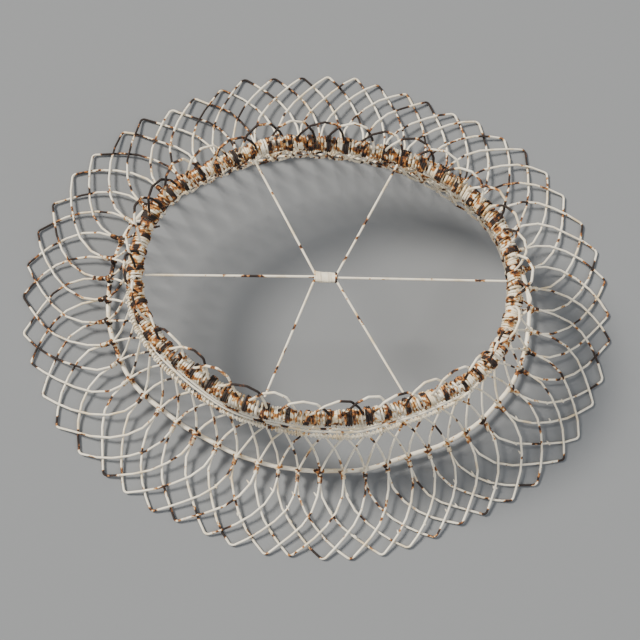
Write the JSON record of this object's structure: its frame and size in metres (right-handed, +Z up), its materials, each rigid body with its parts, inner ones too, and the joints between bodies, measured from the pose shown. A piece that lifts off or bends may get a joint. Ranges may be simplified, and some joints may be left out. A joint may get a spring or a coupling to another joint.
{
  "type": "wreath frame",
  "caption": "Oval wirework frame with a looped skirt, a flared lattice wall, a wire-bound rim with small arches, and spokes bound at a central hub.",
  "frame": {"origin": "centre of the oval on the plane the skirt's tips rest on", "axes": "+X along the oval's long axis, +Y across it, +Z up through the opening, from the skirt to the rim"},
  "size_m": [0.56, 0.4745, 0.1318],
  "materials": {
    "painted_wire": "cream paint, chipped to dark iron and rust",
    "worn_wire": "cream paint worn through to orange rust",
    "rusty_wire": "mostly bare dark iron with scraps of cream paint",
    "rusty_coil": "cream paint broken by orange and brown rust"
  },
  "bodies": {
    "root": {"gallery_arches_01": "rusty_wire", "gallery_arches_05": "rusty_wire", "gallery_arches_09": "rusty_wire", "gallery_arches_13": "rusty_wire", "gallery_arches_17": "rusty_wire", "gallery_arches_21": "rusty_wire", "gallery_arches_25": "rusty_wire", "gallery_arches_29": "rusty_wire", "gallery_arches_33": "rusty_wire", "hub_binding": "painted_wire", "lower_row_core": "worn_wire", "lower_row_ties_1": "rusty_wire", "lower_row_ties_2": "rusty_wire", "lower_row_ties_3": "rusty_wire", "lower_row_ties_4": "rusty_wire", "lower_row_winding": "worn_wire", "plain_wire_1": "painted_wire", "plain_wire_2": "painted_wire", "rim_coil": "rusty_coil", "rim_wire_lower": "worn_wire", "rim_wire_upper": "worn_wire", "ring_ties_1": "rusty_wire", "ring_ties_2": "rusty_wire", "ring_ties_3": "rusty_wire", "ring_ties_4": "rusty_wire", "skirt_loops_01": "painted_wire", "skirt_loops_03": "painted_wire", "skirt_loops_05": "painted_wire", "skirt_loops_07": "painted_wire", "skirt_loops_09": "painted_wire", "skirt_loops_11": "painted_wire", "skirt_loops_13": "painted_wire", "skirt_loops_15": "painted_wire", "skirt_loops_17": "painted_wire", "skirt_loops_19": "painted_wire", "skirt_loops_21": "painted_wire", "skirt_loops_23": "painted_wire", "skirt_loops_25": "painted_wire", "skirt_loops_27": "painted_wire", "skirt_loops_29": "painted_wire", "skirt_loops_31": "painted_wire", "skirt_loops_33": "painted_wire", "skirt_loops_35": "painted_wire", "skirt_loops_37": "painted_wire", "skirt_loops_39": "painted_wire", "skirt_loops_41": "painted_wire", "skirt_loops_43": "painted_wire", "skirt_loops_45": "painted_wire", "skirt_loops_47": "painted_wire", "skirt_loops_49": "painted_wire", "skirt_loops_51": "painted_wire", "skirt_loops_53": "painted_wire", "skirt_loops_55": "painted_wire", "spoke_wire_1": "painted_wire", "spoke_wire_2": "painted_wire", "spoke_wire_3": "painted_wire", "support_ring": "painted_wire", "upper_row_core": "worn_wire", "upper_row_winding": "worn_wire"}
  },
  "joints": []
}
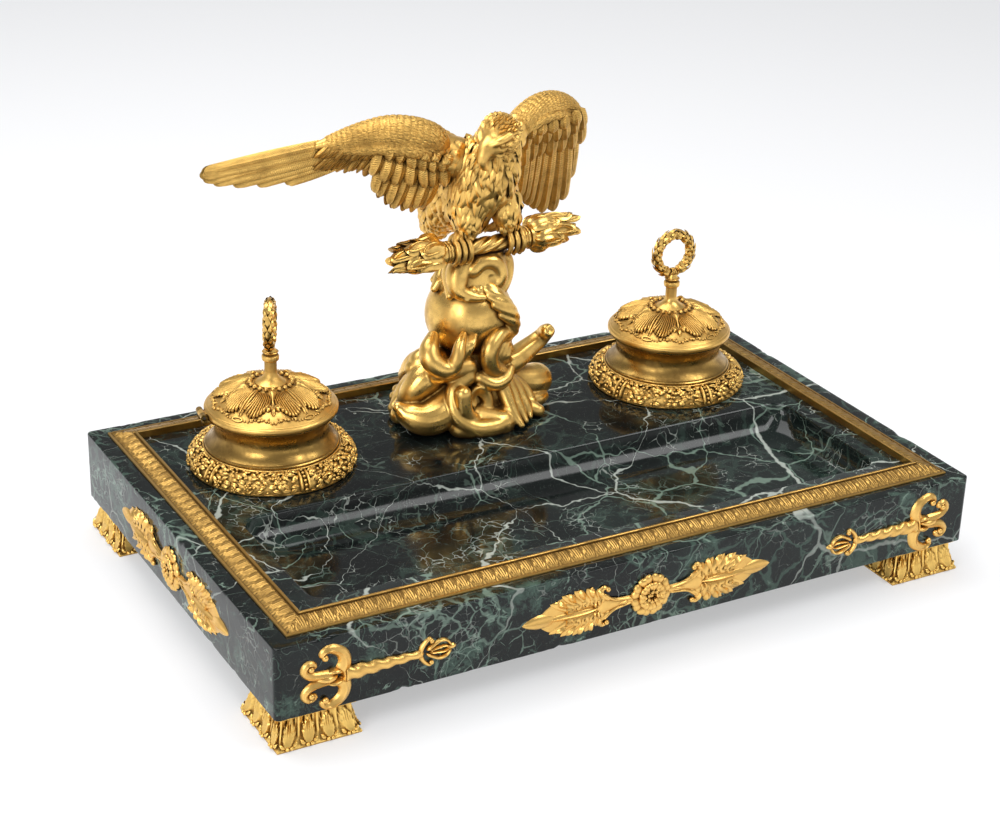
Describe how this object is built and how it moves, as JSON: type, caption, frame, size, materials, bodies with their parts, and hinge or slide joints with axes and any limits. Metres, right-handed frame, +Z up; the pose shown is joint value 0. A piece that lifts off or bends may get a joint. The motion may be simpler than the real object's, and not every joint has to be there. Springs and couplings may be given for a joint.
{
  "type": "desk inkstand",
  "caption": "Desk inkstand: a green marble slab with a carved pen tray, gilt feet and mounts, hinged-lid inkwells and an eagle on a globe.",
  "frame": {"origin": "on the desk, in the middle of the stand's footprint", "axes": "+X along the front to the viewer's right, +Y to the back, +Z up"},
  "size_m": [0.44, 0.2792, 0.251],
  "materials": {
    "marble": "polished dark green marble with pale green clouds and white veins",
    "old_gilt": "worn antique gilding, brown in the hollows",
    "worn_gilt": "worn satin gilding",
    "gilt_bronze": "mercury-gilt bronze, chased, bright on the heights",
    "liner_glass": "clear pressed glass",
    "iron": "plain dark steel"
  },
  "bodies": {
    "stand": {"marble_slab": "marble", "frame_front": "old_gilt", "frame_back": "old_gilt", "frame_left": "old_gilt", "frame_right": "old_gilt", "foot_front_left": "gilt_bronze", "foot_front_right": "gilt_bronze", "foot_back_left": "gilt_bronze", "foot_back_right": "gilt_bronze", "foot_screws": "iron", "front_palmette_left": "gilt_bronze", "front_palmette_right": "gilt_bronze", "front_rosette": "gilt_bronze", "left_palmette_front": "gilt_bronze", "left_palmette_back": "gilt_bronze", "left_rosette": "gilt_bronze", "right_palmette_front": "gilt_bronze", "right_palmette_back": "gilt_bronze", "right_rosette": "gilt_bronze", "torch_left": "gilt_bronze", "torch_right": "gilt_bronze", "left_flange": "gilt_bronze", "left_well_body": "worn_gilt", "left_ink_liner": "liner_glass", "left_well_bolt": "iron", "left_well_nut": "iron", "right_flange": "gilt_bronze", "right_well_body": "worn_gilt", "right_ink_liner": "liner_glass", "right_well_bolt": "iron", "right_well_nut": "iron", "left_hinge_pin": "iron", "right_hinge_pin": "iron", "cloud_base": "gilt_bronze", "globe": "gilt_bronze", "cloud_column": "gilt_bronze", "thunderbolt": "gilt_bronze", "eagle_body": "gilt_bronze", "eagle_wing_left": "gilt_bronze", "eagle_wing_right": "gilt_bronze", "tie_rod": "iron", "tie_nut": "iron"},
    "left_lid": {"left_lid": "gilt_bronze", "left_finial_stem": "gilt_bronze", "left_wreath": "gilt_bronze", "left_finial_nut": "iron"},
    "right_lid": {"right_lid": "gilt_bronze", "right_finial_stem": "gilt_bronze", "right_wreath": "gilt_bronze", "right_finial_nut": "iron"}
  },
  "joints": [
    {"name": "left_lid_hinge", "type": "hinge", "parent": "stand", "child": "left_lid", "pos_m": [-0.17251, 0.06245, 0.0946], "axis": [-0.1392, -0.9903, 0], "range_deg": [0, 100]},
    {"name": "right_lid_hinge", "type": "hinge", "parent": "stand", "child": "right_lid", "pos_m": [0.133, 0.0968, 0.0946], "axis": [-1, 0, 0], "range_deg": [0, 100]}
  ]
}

····················

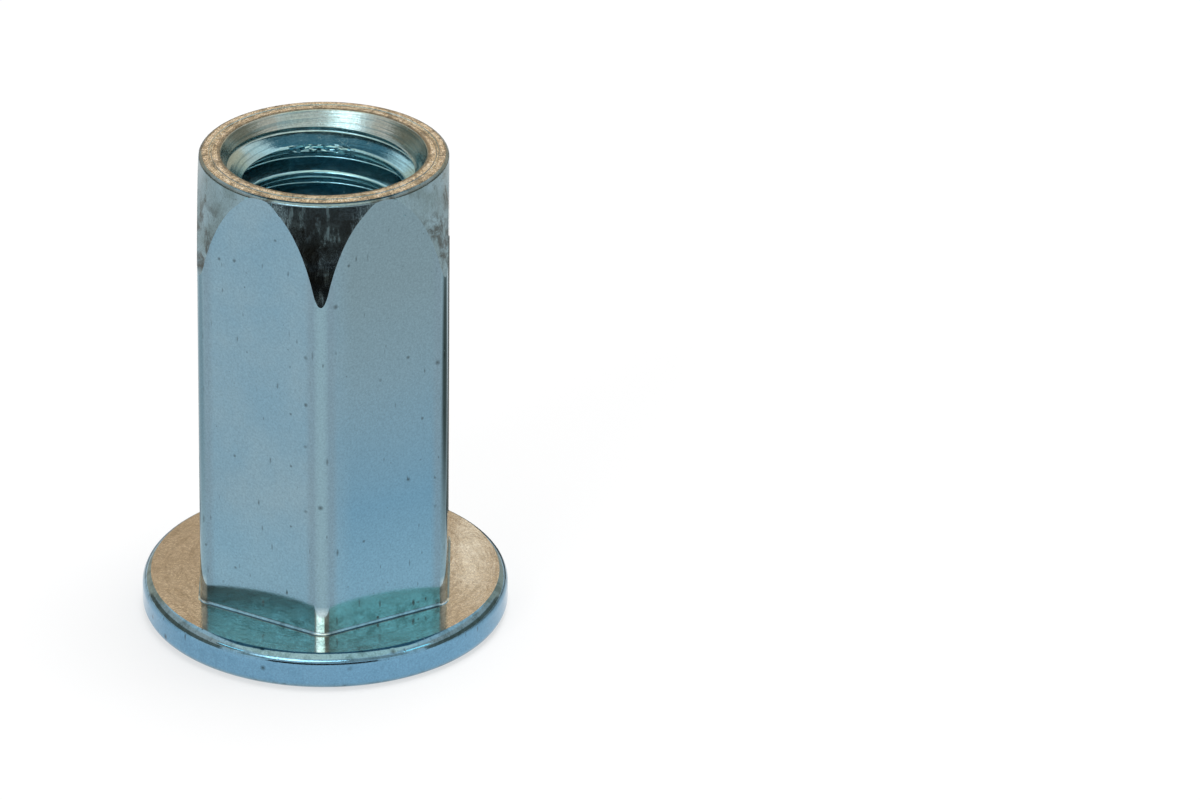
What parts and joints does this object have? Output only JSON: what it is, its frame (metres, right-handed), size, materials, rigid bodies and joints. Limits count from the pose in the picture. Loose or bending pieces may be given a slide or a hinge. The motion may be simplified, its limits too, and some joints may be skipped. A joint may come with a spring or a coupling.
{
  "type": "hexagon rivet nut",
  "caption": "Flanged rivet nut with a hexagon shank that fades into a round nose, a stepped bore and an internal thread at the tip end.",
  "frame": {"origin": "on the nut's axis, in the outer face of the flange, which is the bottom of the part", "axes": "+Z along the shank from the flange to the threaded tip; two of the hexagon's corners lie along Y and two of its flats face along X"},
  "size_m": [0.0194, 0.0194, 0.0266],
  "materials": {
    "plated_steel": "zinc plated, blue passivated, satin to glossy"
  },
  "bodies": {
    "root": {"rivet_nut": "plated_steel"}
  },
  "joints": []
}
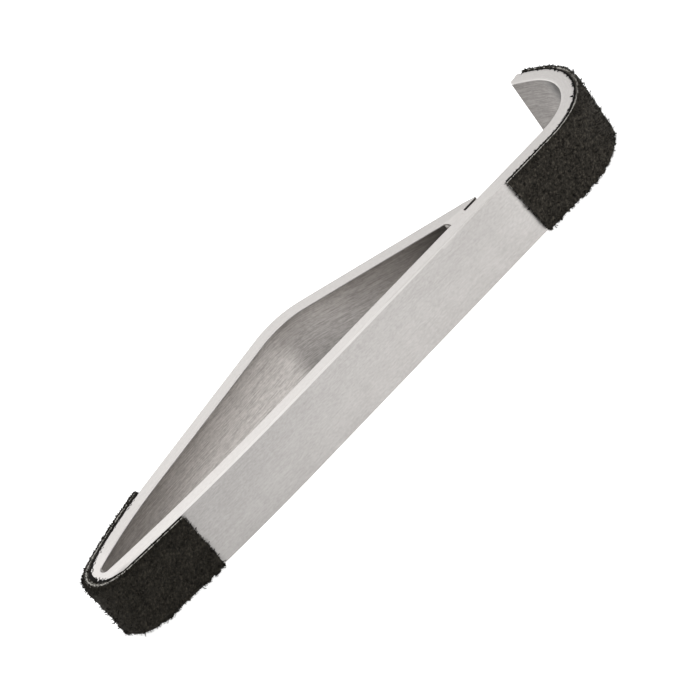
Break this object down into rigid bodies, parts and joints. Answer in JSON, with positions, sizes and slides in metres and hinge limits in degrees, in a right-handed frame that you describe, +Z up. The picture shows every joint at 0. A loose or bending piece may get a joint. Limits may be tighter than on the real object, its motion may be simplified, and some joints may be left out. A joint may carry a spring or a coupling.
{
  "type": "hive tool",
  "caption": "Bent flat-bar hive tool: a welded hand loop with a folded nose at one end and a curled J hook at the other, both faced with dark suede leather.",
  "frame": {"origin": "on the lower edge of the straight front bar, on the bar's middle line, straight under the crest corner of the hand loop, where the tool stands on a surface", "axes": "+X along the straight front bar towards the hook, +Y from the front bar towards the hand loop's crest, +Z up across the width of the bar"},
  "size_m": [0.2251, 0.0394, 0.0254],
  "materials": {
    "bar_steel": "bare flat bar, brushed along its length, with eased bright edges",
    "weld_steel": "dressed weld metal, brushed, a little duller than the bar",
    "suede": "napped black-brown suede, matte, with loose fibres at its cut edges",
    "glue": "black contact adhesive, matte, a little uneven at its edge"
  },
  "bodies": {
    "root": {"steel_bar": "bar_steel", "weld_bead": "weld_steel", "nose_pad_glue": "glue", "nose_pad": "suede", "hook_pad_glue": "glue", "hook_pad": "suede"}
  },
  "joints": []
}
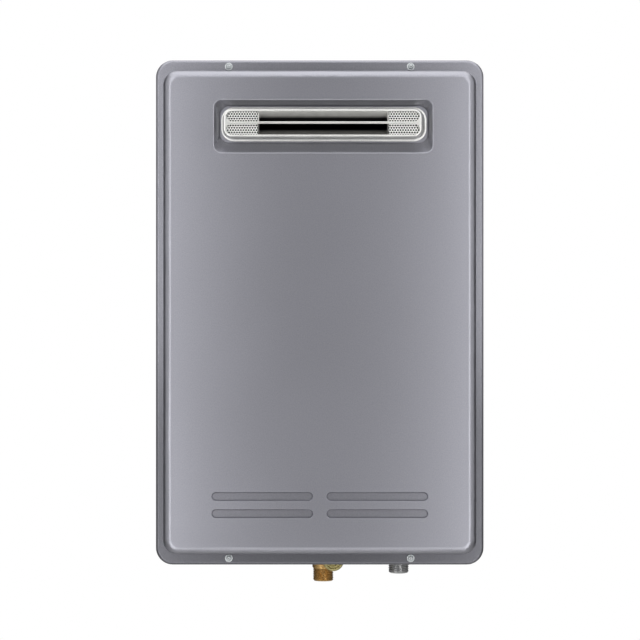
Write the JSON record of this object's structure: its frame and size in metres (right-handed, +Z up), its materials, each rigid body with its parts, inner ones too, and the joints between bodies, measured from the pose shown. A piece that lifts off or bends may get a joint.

····················

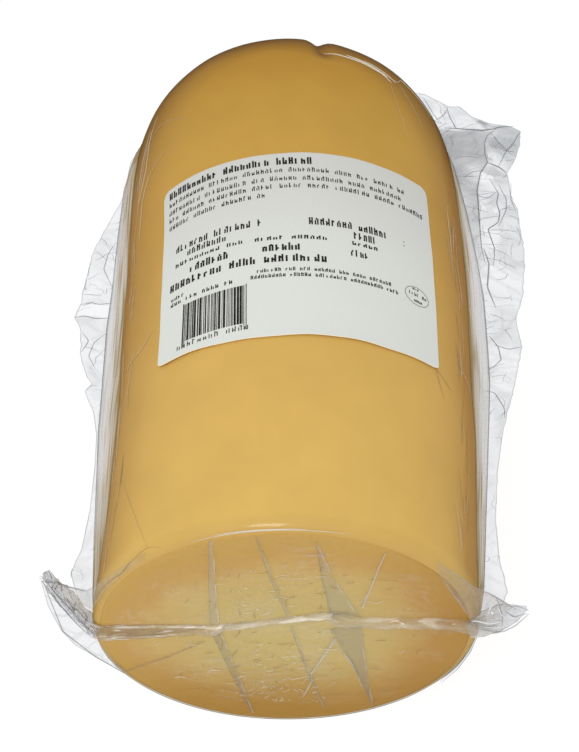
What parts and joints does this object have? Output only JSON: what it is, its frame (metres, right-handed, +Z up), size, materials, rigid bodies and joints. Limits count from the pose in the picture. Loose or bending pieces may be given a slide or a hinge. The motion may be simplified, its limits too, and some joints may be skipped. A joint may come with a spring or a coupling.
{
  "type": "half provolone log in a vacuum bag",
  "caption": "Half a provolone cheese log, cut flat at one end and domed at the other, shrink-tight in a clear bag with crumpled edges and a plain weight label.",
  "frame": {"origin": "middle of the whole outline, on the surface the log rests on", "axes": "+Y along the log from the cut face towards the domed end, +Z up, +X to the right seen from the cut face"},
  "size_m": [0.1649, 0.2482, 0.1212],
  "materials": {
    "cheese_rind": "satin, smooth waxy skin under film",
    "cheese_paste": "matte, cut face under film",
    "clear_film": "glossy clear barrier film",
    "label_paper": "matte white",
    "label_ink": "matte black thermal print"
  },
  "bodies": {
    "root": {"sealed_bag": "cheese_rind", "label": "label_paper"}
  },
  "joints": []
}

····················

**SET PROBLEM**
Copy out every line of the listing that includes the string "have".

**FINISHED EXERCISE**
What parts and joints does this object have? Output only JSON: what it is, its frame (metres, right-handed), size, materials, rigid bodies and joints. Limits count from the pose in the picture. Loose or bending pieces may be given a slide or a hinge. The motion may be simplified, its limits too, and some joints may be skipped. A joint may come with a spring or a coupling.
What parts and joints does this object have? Output only JSON: what it is, its frame (metres, right-handed, +Z up), size, materials, rigid bodies and joints. Limits count from the pose in the picture. Loose or bending pieces may be given a slide or a hinge. The motion may be simplified, its limits too, and some joints may be skipped. A joint may come with a spring or a coupling.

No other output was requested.